Can you compare pointers instead of using isIdenticalTo? That would be simpler, if it works.

mariusz-sikora-at-amd marked an inline comment as done.Apr 27 2022, 3:42 AM
mariusz-sikora-at-amd added inline comments.
llvm/lib/Target/AMDGPU/AMDGPUInstCombineIntrinsic.cpp
142

Yes it will work. Thanks.

mariusz-sikora-at-amd marked an inline comment as done.

Compare pointers of OldIntr and InstToRemove instead of using isIdenticalTo.

sebastian-ne requested changes to this revision.Apr 27 2022, 8:42 AM
sebastian-ne added a subscriber: sebastian-ne.

I wanted to add this combine before, but I don’t think there is a way to add d16 to an instruction without potentially breaking the code.
The reason is, when an image_sample has the d16 flag enabled, it will use f32→f16 truncation or i32→i16 truncation, depending on the texture format in the descriptor.

Combining image_sample+fptrunc to image_sample d16 works fine for float textures, but I assume we don’t know at compile time if a texture is an integer or float texture.
The application may interpret stored values as float and does an fptrunc, but the texture is actually defined as an integer texture, so the hardware uses an integer trunc instead, giving different results.

This revision now requires changes to proceed.Apr 27 2022, 8:42 AM

I wanted to add this combine before, but I don’t think there is a way to add d16 to an instruction without potentially breaking the code.
The reason is, when an image_sample has the d16 flag enabled, it will use f32→f16 truncation or i32→i16 truncation, depending on the texture format in the descriptor.

Combining image_sample+fptrunc to image_sample d16 works fine for float textures, but I assume we don’t know at compile time if a texture is an integer or float texture.
The application may interpret stored values as float and does an fptrunc, but the texture is actually defined as an integer texture, so the hardware uses an integer trunc instead, giving different results.

If the semantics change between integer and FP we should probably have separate opcodes

piotr added a comment.Apr 28 2022, 1:08 AM

I wanted to add this combine before, but I don’t think there is a way to add d16 to an instruction without potentially breaking the code.
The reason is, when an image_sample has the d16 flag enabled, it will use f32→f16 truncation or i32→i16 truncation, depending on the texture format in the descriptor.

Combining image_sample+fptrunc to image_sample d16 works fine for float textures, but I assume we don’t know at compile time if a texture is an integer or float texture.
The application may interpret stored values as float and does an fptrunc, but the texture is actually defined as an integer texture, so the hardware uses an integer trunc instead, giving different results.

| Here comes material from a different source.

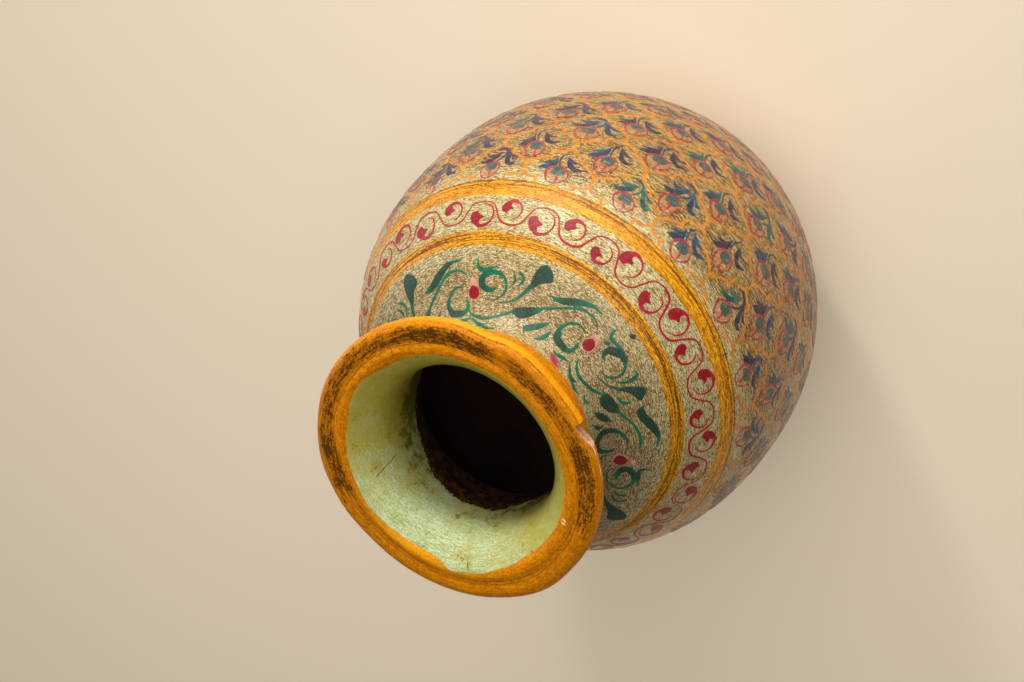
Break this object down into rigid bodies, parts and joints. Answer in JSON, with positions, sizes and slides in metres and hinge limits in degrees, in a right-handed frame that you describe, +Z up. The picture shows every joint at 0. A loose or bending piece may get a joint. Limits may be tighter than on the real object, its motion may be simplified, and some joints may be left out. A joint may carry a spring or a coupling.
{
  "type": "painted pot",
  "caption": "Round-bellied earthenware pot with a short neck and a wide rolled lip, painted and varnished outside, for show or storage.",
  "frame": {"origin": "centre of the flat base, on the ground", "axes": "+Z up along the pot's axis, out of the mouth; the chip in the lip is towards -Y and -X"},
  "size_m": [0.24, 0.24, 0.2947],
  "materials": {
    "painted_body": "streaked olive-gold paint with floral ornament under a clear glossy varnish",
    "mouth_paint": "brushed orange paint with a worn brown ring, pale green inside the mouth, semi-gloss",
    "bare_clay": "unglazed brown earthenware, matt"
  },
  "bodies": {
    "root": {"base_disc": "bare_clay", "lower_bowl": "painted_body", "shoulder_bowl": "painted_body", "neck_collar": "mouth_paint", "flared_mouth": "mouth_paint"}
  },
  "joints": []
}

Are you aware of any examples that would fail with this patch? At least in Vulkan, the image format must match the sampled type.

sebastian-ne accepted this revision.Apr 28 2022, 2:37 AM

I wanted to add this combine before, but I don’t think there is a way to add d16 to an instruction without potentially breaking the code.
The reason is, when an image_sample has the d16 flag enabled, it will use f32→f16 truncation or i32→i16 truncation, depending on the texture format in the descriptor.

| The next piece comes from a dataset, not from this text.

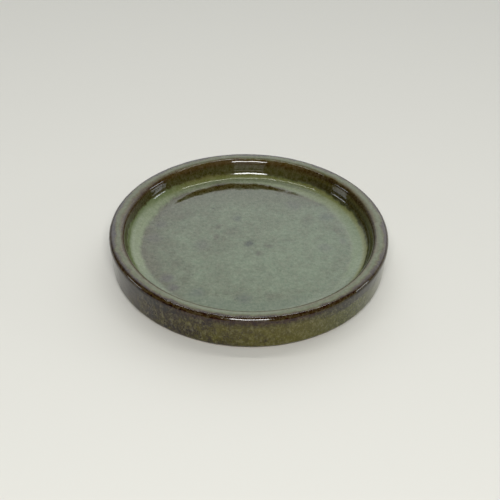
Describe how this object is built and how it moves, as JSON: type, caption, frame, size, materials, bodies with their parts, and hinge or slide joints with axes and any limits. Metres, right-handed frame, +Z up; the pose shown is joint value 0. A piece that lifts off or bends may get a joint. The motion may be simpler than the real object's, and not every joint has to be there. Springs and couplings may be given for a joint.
{
  "type": "plant saucer",
  "caption": "Round glazed stoneware plant saucer with a thick upright rim and a bare foot ring, to stand a pot on and catch its water.",
  "frame": {"origin": "on the ground, under the centre of the foot ring", "axes": "+Z up, along the axis that the saucer is round about; +X and +Y are free, because every section is the same"},
  "size_m": [0.1794, 0.1794, 0.025],
  "materials": {
    "fired_clay": "bare fired stoneware, matte",
    "green_glaze": "glossy moss-green glaze that breaks brown on the edges"
  },
  "bodies": {
    "root": {"clay_body": "fired_clay", "glaze_coat": "green_glaze"}
  },
  "joints": []
}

Combining image_sample+fptrunc to image_sample d16 works fine for float textures, but I assume we don’t know at compile time if a texture is an integer or float texture.
The application may interpret stored values as float and does an fptrunc, but the texture is actually defined as an integer texture, so the hardware uses an integer trunc instead, giving different results.

Are you aware of any examples that would fail with this patch? At least in Vulkan, the image format must match the sampled type.

I see, I didn’t know the type on the intrinsic always matches the type of the texture. Sorry for the noise.
It would be nice to have the same combine with integer textures.

This revision is now accepted and ready to land.Apr 28 2022, 2:37 AM

I wanted to add this combine before, but I don’t think there is a way to add d16 to an instruction without potentially breaking the code.
The reason is, when an image_sample has the d16 flag enabled, it will use f32→f16 truncation or i32→i16 truncation, depending on the texture format in the descriptor.

Combining image_sample+fptrunc to image_sample d16 works fine for float textures, but I assume we don’t know at compile time if a texture is an integer or float texture.
The application may interpret stored values as float and does an fptrunc, but the texture is actually defined as an integer texture, so the hardware uses an integer trunc instead, giving different results.

Are you aware of any examples that would fail with this patch? At least in Vulkan, the image format must match the sampled type.

I see, I didn’t know the type on the intrinsic always matches the type of the texture. Sorry for the noise.
It would be nice to have the same combine with integer textures.

I will add the combine with integer in the next patch. Thanks for pointing it.

This revision was landed with ongoing or failed builds.May 4 2022, 9:30 PM
This revision was automatically updated to reflect the committed changes.